Pull out every line containing the string "this".

====== DATA SECTION

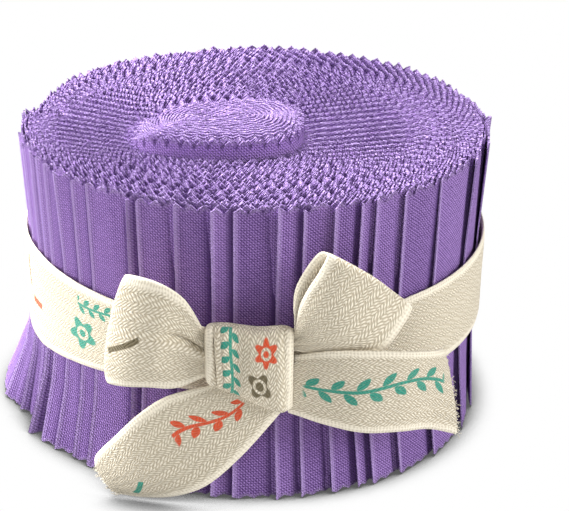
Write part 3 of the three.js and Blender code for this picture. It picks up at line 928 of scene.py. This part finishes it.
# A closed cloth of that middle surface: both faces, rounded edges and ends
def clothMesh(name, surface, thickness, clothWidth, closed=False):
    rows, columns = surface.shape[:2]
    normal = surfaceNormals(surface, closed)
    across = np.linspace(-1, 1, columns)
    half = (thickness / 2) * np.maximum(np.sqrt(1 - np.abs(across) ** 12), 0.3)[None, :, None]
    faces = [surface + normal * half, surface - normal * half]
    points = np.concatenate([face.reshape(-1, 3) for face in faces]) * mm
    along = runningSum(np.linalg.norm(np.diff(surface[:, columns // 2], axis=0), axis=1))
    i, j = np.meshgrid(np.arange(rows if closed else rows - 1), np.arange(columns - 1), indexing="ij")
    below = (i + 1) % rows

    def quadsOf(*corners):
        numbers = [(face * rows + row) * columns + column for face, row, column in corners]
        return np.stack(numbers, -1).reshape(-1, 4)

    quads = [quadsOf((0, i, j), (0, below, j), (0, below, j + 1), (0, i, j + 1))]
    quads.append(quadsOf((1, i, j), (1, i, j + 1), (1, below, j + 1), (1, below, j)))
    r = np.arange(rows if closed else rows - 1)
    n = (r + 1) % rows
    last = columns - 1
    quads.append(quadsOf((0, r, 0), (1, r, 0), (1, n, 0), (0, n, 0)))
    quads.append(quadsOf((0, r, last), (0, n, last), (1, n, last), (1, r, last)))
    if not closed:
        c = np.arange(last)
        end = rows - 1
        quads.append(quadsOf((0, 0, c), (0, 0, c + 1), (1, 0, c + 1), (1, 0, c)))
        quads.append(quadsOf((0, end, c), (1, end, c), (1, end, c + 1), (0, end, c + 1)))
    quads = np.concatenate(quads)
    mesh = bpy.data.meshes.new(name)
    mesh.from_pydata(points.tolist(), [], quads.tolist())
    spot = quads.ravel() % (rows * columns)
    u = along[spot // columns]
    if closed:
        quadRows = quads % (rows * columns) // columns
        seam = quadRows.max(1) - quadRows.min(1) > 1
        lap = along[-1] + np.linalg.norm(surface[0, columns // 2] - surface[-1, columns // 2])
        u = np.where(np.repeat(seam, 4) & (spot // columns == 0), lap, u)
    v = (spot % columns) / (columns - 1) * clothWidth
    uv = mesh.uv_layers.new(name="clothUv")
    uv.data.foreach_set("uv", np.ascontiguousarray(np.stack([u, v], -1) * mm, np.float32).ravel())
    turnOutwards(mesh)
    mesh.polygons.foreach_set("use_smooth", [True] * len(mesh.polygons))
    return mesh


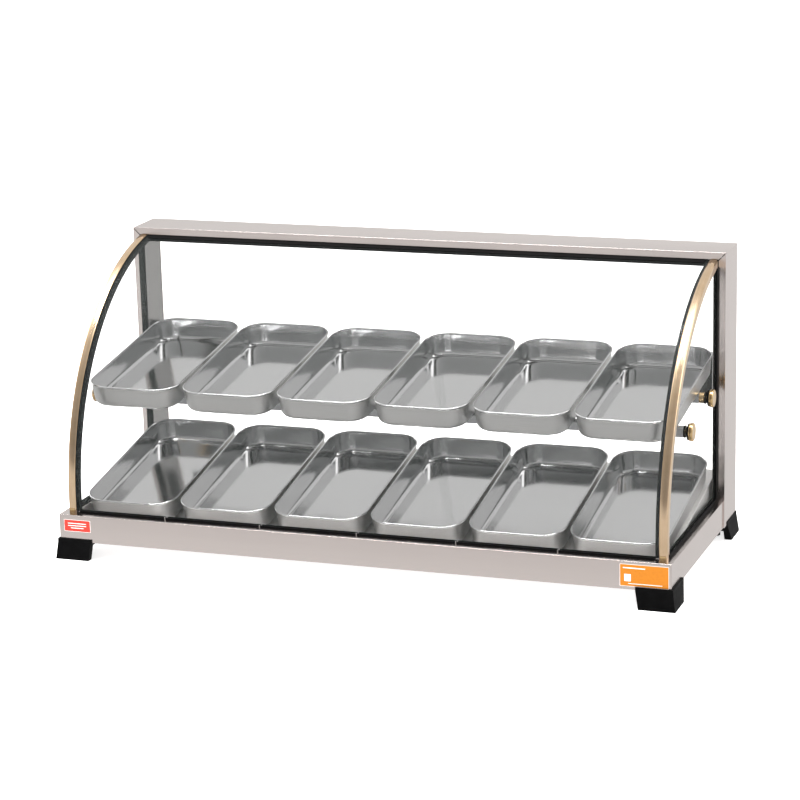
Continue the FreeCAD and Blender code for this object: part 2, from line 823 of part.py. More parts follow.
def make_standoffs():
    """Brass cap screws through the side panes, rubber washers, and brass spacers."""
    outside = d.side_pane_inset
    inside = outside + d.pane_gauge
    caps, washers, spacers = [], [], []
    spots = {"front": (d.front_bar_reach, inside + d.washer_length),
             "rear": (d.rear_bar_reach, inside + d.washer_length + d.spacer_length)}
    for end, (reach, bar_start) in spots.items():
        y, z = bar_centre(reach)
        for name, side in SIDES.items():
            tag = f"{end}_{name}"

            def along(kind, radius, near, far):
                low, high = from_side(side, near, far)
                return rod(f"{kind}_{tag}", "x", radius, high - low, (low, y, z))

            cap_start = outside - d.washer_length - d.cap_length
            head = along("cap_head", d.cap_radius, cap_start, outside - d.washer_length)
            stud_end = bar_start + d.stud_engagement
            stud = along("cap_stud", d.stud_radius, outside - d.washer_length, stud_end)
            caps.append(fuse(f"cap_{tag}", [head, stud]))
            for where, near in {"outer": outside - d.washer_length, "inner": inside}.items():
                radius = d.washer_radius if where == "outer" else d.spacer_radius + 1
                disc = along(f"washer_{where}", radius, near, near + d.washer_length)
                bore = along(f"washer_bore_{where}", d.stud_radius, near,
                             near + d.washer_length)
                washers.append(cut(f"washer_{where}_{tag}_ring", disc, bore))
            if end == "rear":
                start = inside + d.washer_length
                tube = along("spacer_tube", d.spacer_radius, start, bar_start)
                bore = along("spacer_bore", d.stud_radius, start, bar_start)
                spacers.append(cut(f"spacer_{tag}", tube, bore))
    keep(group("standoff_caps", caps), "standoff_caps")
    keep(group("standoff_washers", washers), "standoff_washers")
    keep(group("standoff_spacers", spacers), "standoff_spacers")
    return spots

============

OUTPUT OF THE TASK:
Write part 3 of the three.js and Blender code for this picture. It picks up at line 928 of scene.py. This part finishes it.
Continue the FreeCAD and Blender code for this object: part 2, from line 823 of part.py. More parts follow.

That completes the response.